11.6.18

Joyce, Kafka, Dahl, Pla y Bécquer

1 JOYCE
Uno quisiera dejar un monólogo a lo Molly Bloom, un largo viaje adentro, una maniobra onírica, de la que salga algo en claro, aunque sea la rotunda incertidumbre, la levedad de estar y, al tiempo, de poder salir y ver qué hay afuera, pero que exista la posibilidad del regreso, que no sea el viaje demasiado caro. Ayer pensé en Ulises y me declaré incapacitada de avanzar más de lo que ya hecho. He dejado ese ochomil definitivamente. No me duele, no siento el peso de la obligación, no me atraviesa el dardo de la incompetencia. Como esta voluntad mía, tan literaria o tan idílica, no es posible, me quedo en la tarde irreversible, caído junio ya a plomo, pero con traje de otoño mediado, con el café a medio tomar, con la mañana a medio montar, con ganas de acabe el domingo (sí, sí, sí) y empiece el lunes, abandonado en un aparte accesible de la mesa, firmemente comprometido con la realidad de la que descreo. De hecho no hay otra manifestación de más pulcra solidez que el café, en su taza de los Rolling Stones, la que me regalaron en un amigo invisible, a medio tomar, ya un poco frío por el desvarío de escribir, ya un poco perdida por todo lo que hay que hacer y no hago. 


2 KAFKA
A lo primero a lo que uno se inclina en Kafka es a considerar la acústica de la palabra. Kafka. Kafka. Kafka repetido una docena de veces. Hay una belleza ineludible, con la que se abren paso algunas de las bellezas menos evidentes o un tipo singular de belleza sin la que yo mismo no podría subsistir al modo en que ahora lo hago.
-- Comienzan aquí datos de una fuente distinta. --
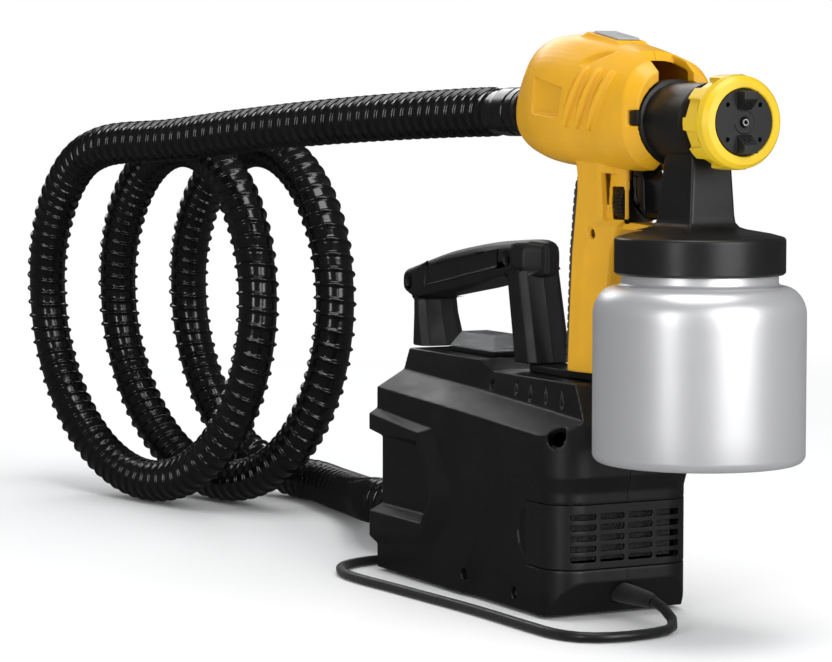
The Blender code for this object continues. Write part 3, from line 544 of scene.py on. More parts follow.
def loop_point(deg):
    a = math.radians(deg)
    tx, ty = -math.sin(LOOP_TURN), math.cos(LOOP_TURN)
    k = a / (2 * math.pi)
    return (LOOP_TOP[0] + LOOP_STEP[0] * k + LOOP_R * math.sin(a) * tx,
            LOOP_TOP[1] + LOOP_STEP[1] * k + LOOP_R * math.sin(a) * ty,
            HOSE_R + 0.3 + LOOP_R + LOOP_R * math.cos(a))


hose_route = [(0, 32.2, INLET_Z), (-1.5, 66, 297.8), (-11, 155, 295.2), (-28, 255, 290.5), (-46, 345, 284.5), (-64, 430, 277.5)]
hose_route += [loop_point(d) for d in range(6, 871, 24)]
hose_route += [(50, 472, HOSE_R + 1.2), (55, 430, HOSE_R + 0.4), (50, 388, HOSE_R + 0.4), (42, 342, 17.6), (26, 288, 21.5), (5, 236, 28), (-9, 198, 33), (-12, 172, 35), (-12, 149.6, 35)]


def ribbed_hose(route, pitch=10.4, around=30):
    """A smooth tube wound with a round bead, meshed along the bead's own helix."""
    _, length = smooth_path(route, 60)
    turns = round(length / pitch)
    fine = 4 * turns
    pts, length = smooth_path(route, fine + 1)
    pitch = length / turns
    tangent = [(pts[min(i + 1, fine)] - pts[max(i - 1, 0)]).normalized() for i in range(fine + 1)]
    side = tangent[0].cross(Vector((0, 0, 1))).normalized()
    sides = []
    for t in tangent:
        side = (side - t * side.dot(t)).normalized()
        sides.append(side.copy())
    half = 1.95 / pitch
    bead = [(half * c, 0.5 * (1 + math.cos(math.pi * c)) if abs(c) < 1 else 0.0) for c in (-1.15, -0.9, -0.6, -0.3, 0.0, 0.3, 0.6, 0.9, 1.15)]
    rest = [(half * 1.15 + (1 - 2.3 * half) * k / 4, 0.0) for k in (1, 2, 3)]
    marks = bead + rest
    bm = bmesh.new()
    rows = []
    for turn in range(-1, turns + 1):
        for at, lift in marks:
            ring = []
            for k in range(around):
                u = turn + 0.5 + at + k / around
                s = min(max(u * pitch, 0.0), length)
                f = s / length * fine
                i = min(int(f), fine - 1)
                f -= i
                c = pts[i].lerp(pts[i + 1], f)
                t = tangent[i].lerp(tangent[i + 1], f).normalized()
                x = sides[i].lerp(sides[i + 1], f)
                x = (x - t * x.dot(t)).normalized()
                a = 2 * math.pi * k / around
                edge = min(1.0, min(s, length - s) / (1.5 * pitch))
                r = 13.95 + 2.0 * (lift ** 0.72) * edge
                ring.append(bm.verts.new(c + x * (r * math.cos(a)) + x.cross(t) * (r * math.sin(a))))
            rows.append(ring)
    n = len(marks)
    for i in range(len(rows) - 1):
        for k in range(around):
            if k < around - 1:
                bm.faces.new([rows[i][k], rows[i][k + 1], rows[i + 1][k + 1], rows[i + 1][k]])
            elif i + n + 1 < len(rows):
                bm.faces.new([rows[i + n][k - around + 1], rows[i + n + 1][k - around + 1], rows[i + 1][k], rows[i][k]][::-1])
    bmesh.ops.remove_doubles(bm, verts=bm.verts, dist=0.02)
    bmesh.ops.dissolve_degenerate(bm, edges=bm.edges, dist=0.01)
    loose = [v for v in bm.verts if not v.link_faces]
    bmesh.ops.delete(bm, geom=loose, context="VERTS")
    bmesh.ops.holes_fill(bm, edges=[e for e in bm.edges if e.is_boundary], sides=200)
    return bm, pts[::4], length


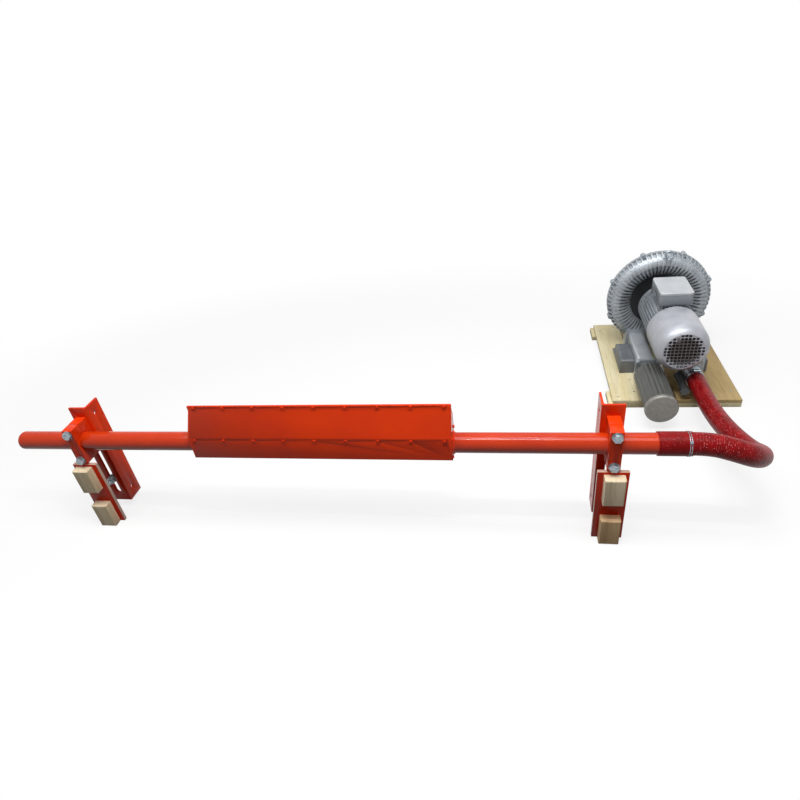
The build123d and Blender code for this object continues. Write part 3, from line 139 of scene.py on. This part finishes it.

El gris Kafka, oficinista, soporta la realidad en la creencia de que las noches las llenará de armonía con su escritura. Escribimos para que las noches limpien todo lo gris que ha ido abandonando el día. Se escribe para estar a salvo del rigor del mal o de la tristeza. Somos Kafka en una habitación, mirando la hoja en blanco, pensando en cosas que no podrían explicarse a viva voz nunca.





4 DAHL
Me contaron una vez que el juego era la fiesta del mirar con ligereza. Quien me lo dijo lo había leído, seguro. Suena a una de esas citas maravillosas que uno deja caer en ocasiones especiales. Hoy debe ser la ocasión especial. En cuanto nos asalta el desencanto, dejamos de jugar, ingresamos en la edad adulta, la que nos malogra esa pureza idílica de lo lúdico. El juego festeja la vida. Jugar, en compañía o solitariamente, nos reconcilia con la felicidad. No la abandonamos del todo nunca, es cierto, pero no batallamos cuando la perdemos. Damos por hecho que quizá no la merecemos enteramente. Creemos que no es posible el regreso. No jugamos como debiéramos. Nos educaron para ir abandonando de forma paulatina el juego y todo lo que el juego trae bajo el brazo. A veces pienso que los males del mundo residen en eso, en que hemos dejado de jugar, en que no encontramos paz y nos dedicamos a jodernos sin miramientos. Joder es el juego. Dicho burda y abruptamente, solo estamos aquí para jodernos los unos a los otros. Unas veces con más fiereza que otras, pero no se me ocurre nada para que se me borre ese pensamiento. Me voy a acostar para ver si en los sueños me limpio un poco y mañana amanezco más festivo.


5 PLA
Hay que ser muy provinciano para poder ser absolutamente universal.


6 BÉCQUER
Hace años que no leo a Bécquer. Lo hice vorazmente y nunca lo vi cursi. Incluso en las partes cursis, las que adquieren ese timbre fonético dulzón o emanan candidez y armonía pura, soy capaz de encontrar un sentido escondido. Bécquer era un tipo sórdido. Si se lee bien, convenientemente adiestrado, se puede entresacar un poso de perversidad y de miseria. Como si fuera cine negro con pétalos orientales, tupidas madreselvas y palabras que, desde que se airean, arden.